→ Requirement
Your answer should consist only of the lines below from the one with "clear_scene()" through the one with "cad_parts[obj.name] = obj", copied exactly.

→ Listing
_____
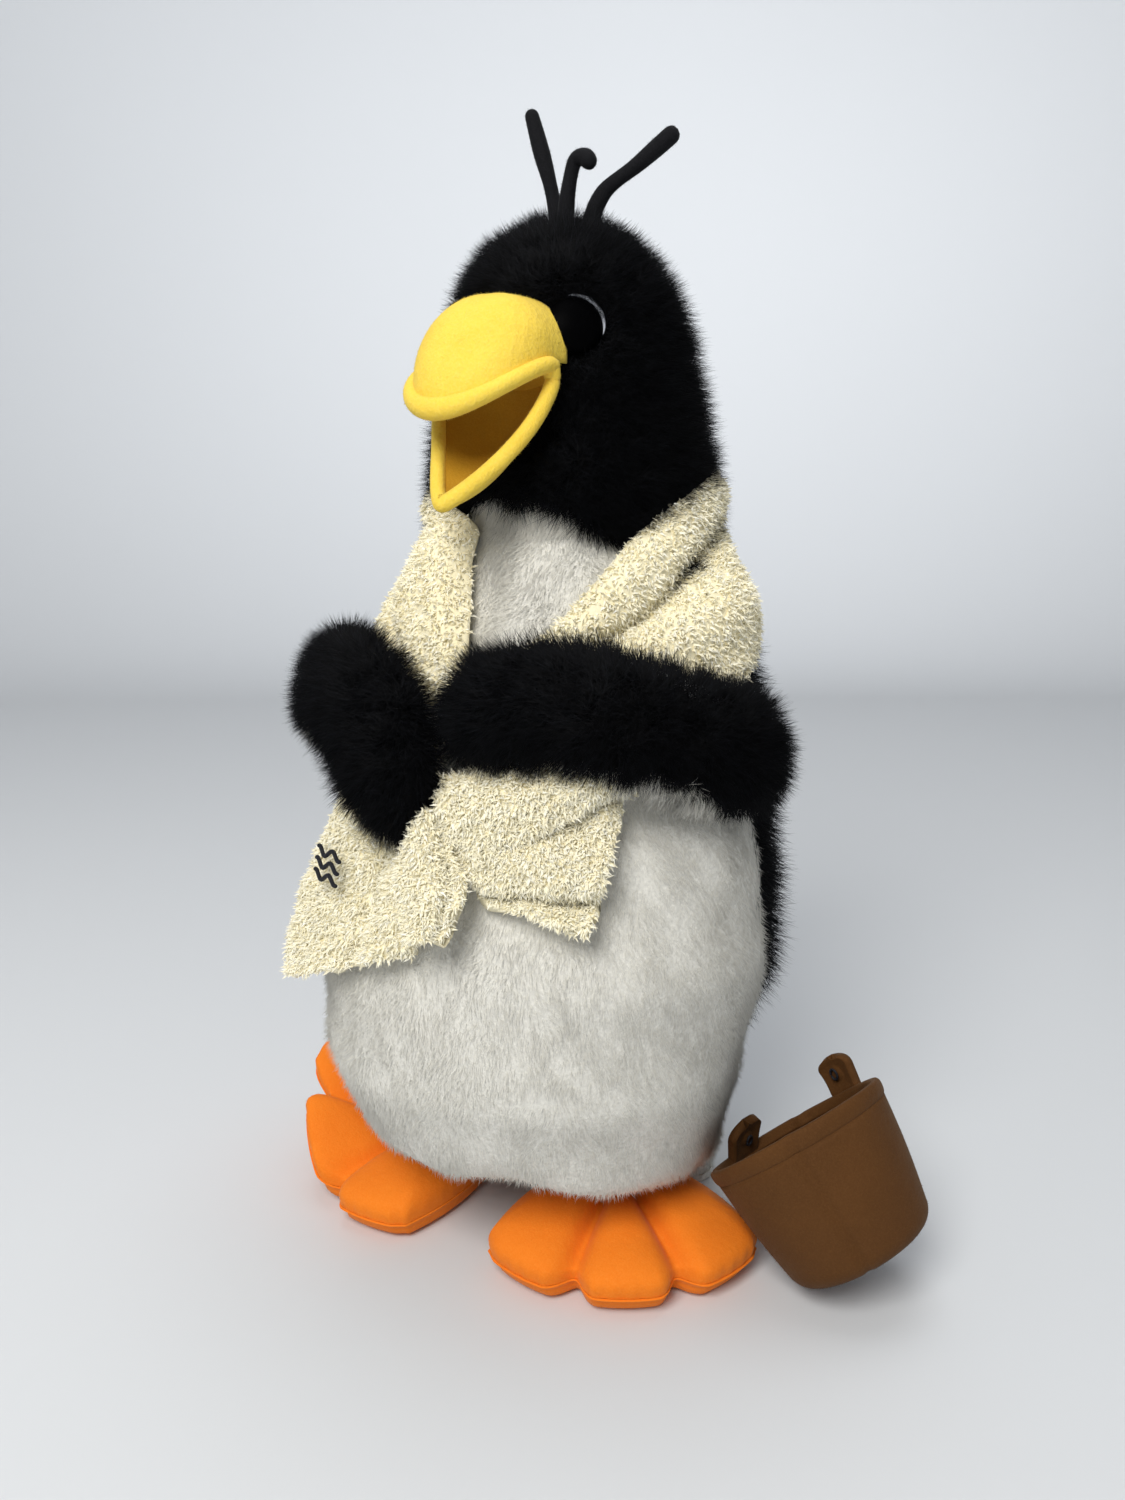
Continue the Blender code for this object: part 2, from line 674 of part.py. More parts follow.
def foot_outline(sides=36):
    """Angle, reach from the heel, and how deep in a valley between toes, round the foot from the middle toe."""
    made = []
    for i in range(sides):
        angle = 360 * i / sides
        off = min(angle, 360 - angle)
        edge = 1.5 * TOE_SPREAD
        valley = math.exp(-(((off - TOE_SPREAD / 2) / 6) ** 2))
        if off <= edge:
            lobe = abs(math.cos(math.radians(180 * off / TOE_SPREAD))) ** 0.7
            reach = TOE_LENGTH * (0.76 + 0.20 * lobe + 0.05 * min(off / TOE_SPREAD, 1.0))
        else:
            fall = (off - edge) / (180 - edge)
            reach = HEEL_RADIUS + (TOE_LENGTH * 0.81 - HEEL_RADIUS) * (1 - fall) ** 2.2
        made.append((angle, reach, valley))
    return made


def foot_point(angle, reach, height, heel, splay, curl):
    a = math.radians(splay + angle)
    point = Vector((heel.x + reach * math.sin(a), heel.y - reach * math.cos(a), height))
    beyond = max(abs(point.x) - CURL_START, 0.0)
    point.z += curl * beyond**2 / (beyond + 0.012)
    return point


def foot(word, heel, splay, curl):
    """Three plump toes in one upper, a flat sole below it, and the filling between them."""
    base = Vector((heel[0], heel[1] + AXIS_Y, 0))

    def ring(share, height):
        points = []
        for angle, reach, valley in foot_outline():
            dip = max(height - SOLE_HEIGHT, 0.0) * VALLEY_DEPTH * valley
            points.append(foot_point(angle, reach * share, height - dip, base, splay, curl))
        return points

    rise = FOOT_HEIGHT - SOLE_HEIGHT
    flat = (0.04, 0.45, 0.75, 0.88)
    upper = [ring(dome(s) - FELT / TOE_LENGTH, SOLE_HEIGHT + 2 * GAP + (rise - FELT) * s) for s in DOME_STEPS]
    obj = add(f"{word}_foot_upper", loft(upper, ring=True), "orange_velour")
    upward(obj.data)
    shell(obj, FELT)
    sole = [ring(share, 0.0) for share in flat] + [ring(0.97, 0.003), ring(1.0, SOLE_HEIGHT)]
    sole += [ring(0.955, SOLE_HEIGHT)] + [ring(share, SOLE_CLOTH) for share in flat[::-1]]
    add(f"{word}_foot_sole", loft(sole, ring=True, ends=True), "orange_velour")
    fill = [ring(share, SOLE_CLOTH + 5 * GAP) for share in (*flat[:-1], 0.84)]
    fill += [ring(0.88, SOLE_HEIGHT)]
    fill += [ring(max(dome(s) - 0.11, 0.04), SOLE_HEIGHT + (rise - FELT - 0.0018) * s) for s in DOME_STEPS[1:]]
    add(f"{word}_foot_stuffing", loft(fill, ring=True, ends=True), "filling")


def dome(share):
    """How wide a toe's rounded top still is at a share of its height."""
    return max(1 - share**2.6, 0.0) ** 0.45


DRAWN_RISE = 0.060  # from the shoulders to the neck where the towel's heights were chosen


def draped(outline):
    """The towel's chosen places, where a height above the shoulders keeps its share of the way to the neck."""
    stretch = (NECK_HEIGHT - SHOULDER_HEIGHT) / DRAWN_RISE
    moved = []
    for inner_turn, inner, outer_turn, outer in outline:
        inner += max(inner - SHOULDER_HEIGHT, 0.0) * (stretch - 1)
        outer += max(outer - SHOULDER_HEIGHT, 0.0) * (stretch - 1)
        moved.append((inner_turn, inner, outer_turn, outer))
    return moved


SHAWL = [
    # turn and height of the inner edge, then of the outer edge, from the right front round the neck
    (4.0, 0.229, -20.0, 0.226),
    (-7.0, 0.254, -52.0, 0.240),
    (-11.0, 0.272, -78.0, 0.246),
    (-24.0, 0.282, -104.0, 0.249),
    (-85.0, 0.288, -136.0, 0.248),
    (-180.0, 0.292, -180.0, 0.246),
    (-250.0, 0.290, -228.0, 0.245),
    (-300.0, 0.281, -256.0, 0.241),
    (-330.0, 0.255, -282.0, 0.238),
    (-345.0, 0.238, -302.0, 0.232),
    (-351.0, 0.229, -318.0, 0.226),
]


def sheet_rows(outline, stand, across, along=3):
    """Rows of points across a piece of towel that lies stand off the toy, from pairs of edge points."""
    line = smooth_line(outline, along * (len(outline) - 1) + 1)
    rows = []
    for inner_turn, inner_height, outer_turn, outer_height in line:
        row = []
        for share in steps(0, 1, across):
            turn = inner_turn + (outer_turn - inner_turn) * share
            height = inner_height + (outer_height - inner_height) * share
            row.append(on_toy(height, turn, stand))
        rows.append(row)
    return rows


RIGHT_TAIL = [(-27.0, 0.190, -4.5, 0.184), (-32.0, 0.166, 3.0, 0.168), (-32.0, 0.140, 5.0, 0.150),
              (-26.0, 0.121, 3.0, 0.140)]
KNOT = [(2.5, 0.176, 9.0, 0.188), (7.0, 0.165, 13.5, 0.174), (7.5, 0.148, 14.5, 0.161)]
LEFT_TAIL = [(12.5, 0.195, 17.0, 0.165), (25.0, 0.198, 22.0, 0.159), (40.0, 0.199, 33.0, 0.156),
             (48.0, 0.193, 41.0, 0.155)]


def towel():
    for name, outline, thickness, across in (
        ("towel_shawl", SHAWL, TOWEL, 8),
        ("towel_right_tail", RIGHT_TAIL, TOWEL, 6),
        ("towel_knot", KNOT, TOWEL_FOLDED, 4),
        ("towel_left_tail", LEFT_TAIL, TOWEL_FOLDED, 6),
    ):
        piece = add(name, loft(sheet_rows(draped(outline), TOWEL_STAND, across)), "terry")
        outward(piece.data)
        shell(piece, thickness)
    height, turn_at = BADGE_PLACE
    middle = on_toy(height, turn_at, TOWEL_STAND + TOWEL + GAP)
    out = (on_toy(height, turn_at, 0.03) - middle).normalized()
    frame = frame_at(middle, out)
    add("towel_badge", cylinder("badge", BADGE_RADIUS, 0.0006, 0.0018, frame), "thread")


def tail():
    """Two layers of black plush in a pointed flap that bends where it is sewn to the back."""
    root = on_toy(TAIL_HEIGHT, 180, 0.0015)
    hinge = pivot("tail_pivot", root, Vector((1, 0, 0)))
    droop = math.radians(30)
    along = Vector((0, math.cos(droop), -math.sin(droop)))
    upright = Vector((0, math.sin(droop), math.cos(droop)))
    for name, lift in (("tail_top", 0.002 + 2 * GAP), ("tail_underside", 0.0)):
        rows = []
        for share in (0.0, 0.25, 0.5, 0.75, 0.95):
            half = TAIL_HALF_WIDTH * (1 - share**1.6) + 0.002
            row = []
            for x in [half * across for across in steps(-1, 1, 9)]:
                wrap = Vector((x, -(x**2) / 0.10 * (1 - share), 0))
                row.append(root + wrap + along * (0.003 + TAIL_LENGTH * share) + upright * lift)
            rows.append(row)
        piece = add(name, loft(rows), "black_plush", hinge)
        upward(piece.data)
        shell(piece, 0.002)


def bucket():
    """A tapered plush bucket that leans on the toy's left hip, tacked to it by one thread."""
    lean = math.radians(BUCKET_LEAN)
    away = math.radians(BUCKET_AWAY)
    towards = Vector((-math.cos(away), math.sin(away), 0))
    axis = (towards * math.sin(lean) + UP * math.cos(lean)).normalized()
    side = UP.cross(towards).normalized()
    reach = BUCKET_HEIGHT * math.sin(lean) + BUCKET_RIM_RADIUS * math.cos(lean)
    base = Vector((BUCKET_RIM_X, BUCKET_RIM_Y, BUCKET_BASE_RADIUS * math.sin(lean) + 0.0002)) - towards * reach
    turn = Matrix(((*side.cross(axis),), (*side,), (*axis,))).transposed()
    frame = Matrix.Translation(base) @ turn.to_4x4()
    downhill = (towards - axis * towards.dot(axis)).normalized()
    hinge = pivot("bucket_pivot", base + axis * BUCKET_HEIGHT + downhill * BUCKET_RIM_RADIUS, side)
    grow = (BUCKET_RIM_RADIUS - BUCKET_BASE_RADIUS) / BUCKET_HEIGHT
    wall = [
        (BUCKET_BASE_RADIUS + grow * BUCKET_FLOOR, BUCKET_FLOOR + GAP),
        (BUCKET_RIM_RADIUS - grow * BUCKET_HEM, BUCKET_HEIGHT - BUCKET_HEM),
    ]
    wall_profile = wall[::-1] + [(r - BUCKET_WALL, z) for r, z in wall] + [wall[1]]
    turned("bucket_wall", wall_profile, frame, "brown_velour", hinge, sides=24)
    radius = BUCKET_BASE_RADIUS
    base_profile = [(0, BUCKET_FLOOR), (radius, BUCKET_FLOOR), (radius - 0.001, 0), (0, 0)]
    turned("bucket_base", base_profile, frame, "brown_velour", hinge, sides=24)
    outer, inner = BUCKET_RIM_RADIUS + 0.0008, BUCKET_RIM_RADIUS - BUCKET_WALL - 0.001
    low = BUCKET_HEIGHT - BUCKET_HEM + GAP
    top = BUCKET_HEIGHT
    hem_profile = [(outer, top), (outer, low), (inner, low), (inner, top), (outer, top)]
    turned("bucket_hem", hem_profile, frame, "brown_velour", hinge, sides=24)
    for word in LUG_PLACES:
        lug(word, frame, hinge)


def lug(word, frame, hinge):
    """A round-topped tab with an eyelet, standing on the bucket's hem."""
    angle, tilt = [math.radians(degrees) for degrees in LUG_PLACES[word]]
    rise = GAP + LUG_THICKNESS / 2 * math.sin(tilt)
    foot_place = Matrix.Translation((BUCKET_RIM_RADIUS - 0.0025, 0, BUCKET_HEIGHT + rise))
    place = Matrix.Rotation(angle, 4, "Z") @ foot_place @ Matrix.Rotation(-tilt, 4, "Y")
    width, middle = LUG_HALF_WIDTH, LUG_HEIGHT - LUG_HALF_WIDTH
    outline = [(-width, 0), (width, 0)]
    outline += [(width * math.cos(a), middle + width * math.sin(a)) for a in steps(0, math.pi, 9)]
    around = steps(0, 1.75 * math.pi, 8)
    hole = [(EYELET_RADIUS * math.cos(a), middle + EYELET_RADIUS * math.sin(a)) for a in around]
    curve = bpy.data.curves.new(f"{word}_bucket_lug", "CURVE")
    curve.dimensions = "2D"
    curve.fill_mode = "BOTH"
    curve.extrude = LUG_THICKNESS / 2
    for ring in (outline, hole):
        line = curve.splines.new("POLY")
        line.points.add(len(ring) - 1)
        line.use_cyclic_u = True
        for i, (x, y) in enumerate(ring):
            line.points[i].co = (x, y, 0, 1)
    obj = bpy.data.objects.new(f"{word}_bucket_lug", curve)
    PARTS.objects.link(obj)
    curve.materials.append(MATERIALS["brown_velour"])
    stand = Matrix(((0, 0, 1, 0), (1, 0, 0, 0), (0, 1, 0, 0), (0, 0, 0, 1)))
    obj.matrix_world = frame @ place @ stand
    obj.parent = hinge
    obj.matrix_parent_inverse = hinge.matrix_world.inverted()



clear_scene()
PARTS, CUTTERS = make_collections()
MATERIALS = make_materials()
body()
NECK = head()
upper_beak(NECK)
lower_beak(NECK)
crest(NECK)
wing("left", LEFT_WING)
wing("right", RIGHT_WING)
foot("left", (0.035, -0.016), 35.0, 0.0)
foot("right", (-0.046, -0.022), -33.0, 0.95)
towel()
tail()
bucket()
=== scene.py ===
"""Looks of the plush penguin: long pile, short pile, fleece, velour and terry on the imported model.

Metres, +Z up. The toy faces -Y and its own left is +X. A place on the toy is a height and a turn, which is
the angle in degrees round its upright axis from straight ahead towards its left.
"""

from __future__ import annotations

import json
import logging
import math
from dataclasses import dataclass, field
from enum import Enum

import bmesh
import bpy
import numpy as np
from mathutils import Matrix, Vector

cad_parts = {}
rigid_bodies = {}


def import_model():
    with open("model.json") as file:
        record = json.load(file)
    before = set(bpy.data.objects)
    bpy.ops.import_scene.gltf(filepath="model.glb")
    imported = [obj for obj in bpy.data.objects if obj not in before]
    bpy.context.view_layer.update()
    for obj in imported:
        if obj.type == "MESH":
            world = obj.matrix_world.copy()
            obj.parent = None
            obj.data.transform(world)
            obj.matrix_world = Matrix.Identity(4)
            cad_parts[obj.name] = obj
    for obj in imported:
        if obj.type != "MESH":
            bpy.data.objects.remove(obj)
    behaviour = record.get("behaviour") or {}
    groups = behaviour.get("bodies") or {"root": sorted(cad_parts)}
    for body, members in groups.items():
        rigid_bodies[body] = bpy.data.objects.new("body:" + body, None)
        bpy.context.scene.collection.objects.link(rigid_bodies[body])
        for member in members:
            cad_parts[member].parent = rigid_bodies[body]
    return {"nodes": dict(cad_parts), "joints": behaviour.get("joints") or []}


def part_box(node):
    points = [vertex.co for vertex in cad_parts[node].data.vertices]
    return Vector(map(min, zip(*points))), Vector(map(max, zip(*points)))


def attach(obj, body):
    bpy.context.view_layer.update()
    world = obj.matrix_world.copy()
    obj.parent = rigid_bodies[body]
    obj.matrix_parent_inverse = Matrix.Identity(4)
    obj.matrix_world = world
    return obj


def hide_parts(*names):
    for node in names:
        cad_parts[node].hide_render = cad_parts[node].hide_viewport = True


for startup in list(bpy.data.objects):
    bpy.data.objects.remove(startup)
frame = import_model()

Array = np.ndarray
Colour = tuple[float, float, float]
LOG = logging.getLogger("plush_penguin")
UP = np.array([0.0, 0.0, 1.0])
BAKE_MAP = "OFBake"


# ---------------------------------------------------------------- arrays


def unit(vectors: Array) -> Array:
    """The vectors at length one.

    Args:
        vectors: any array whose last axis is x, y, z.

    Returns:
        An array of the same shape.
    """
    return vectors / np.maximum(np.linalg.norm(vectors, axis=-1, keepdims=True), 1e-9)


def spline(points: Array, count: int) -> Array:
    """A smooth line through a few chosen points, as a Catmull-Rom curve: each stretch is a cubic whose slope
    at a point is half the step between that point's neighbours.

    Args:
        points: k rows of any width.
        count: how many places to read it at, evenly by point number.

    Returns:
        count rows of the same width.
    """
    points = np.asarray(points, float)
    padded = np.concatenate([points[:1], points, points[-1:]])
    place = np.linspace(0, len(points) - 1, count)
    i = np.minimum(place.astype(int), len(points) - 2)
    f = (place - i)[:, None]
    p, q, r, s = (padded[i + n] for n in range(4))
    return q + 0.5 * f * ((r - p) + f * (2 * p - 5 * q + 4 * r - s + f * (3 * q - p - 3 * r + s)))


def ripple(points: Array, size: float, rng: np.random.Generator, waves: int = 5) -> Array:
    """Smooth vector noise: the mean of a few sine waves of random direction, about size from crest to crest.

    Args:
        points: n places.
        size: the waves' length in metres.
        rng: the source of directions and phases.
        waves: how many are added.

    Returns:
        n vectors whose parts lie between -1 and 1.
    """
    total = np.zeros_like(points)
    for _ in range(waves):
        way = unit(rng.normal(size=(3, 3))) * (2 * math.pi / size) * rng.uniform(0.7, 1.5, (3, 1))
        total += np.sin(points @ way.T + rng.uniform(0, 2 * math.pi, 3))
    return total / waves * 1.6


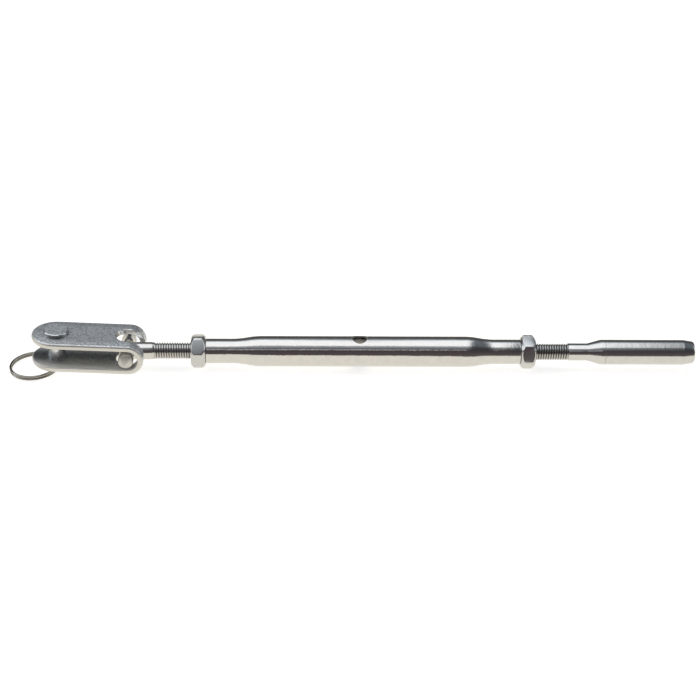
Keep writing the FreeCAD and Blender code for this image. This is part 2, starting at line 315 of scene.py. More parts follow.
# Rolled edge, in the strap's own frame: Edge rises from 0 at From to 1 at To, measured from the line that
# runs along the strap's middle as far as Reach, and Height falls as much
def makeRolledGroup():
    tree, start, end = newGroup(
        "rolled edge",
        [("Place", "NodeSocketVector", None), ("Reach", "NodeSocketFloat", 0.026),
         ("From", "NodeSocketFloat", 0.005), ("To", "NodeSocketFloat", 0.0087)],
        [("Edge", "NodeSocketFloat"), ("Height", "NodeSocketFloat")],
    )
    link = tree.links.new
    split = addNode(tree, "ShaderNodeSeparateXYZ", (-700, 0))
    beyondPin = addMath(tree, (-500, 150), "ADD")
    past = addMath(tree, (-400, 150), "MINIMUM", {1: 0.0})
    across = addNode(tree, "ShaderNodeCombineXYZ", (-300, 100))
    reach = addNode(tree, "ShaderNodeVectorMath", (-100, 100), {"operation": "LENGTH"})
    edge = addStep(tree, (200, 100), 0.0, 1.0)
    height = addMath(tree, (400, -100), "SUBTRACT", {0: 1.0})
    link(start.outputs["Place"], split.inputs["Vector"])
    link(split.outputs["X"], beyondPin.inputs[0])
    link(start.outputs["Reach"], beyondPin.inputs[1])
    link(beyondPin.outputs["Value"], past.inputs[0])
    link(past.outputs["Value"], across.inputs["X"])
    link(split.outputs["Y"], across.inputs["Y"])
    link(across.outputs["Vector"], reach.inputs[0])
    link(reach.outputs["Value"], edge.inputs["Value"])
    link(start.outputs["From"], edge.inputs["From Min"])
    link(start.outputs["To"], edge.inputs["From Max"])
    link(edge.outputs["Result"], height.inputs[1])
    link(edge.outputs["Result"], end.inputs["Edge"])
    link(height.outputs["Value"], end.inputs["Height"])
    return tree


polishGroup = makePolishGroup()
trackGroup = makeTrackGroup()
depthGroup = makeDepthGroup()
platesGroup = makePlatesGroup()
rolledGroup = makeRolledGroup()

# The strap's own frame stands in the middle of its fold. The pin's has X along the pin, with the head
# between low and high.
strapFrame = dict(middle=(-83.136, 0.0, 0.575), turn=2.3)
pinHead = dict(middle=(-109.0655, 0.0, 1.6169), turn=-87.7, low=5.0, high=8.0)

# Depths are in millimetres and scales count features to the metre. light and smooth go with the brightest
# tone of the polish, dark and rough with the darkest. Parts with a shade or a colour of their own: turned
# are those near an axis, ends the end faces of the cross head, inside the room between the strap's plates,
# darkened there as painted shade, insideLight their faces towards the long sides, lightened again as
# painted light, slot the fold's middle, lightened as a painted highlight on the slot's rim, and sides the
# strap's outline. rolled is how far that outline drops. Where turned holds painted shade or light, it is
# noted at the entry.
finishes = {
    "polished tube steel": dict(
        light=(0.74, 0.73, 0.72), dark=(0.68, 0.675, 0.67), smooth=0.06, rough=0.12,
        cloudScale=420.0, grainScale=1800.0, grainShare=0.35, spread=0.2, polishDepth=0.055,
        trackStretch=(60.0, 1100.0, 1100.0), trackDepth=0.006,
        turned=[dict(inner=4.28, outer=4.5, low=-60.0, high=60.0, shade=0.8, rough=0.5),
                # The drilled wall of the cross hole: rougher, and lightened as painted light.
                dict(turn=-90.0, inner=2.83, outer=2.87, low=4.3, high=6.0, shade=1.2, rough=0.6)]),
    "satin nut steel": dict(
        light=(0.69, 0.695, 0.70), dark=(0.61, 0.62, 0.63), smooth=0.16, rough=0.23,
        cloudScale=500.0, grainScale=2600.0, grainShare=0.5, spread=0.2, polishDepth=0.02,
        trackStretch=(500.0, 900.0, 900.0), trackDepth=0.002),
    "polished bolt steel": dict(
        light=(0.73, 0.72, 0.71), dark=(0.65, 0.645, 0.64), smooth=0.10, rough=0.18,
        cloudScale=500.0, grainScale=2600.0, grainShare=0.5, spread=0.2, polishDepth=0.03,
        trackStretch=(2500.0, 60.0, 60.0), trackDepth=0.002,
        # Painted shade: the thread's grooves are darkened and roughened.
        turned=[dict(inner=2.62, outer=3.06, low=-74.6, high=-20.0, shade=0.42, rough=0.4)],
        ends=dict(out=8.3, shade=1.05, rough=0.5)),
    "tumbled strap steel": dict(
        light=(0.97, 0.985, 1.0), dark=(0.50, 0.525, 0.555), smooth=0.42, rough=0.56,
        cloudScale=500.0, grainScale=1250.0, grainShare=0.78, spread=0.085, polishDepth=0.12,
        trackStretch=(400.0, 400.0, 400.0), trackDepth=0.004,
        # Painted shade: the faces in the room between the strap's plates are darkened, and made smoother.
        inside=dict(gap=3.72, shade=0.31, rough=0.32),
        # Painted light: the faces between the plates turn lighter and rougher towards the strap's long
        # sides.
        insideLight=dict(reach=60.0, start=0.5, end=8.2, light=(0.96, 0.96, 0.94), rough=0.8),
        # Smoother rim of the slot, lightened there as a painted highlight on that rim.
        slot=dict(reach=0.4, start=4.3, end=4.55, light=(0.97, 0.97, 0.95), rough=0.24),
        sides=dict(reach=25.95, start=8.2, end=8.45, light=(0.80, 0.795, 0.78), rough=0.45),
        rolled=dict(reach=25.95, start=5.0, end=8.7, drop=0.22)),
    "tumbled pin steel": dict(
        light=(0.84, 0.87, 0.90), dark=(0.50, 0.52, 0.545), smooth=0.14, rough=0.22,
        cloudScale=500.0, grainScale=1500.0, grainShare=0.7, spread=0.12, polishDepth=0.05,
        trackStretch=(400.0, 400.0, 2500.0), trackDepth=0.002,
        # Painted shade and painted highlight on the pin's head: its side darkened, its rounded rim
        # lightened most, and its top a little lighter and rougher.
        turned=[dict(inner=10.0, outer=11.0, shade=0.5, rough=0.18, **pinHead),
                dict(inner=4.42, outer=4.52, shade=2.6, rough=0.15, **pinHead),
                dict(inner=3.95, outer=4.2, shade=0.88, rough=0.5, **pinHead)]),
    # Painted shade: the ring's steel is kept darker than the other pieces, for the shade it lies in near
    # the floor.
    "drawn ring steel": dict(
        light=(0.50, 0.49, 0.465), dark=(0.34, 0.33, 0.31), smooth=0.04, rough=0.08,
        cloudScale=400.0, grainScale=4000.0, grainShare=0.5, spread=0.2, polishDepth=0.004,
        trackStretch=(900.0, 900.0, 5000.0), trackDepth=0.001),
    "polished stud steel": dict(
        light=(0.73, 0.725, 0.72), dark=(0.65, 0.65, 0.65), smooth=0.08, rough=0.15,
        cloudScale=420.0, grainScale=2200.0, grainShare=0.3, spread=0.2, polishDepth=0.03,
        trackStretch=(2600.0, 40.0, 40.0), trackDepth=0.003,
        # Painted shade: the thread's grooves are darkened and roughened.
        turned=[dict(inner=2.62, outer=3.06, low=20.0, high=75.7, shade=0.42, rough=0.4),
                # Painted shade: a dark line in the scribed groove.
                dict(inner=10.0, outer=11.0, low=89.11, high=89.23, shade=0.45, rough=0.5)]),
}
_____
→ The result
clear_scene()
PARTS, CUTTERS = make_collections()
MATERIALS = make_materials()
body()
NECK = head()
upper_beak(NECK)
lower_beak(NECK)
crest(NECK)
wing("left", LEFT_WING)
wing("right", RIGHT_WING)
foot("left", (0.035, -0.016), 35.0, 0.0)
foot("right", (-0.046, -0.022), -33.0, 0.95)
towel()
tail()
bucket()
=== scene.py ===
"""Looks of the plush penguin: long pile, short pile, fleece, velour and terry on the imported model.

Metres, +Z up. The toy faces -Y and its own left is +X. A place on the toy is a height and a turn, which is
the angle in degrees round its upright axis from straight ahead towards its left.
"""

from __future__ import annotations

import json
import logging
import math
from dataclasses import dataclass, field
from enum import Enum

import bmesh
import bpy
import numpy as np
from mathutils import Matrix, Vector

cad_parts = {}
rigid_bodies = {}


def import_model():
    with open("model.json") as file:
        record = json.load(file)
    before = set(bpy.data.objects)
    bpy.ops.import_scene.gltf(filepath="model.glb")
    imported = [obj for obj in bpy.data.objects if obj not in before]
    bpy.context.view_layer.update()
    for obj in imported:
        if obj.type == "MESH":
            world = obj.matrix_world.copy()
            obj.parent = None
            obj.data.transform(world)
            obj.matrix_world = Matrix.Identity(4)
            cad_parts[obj.name] = obj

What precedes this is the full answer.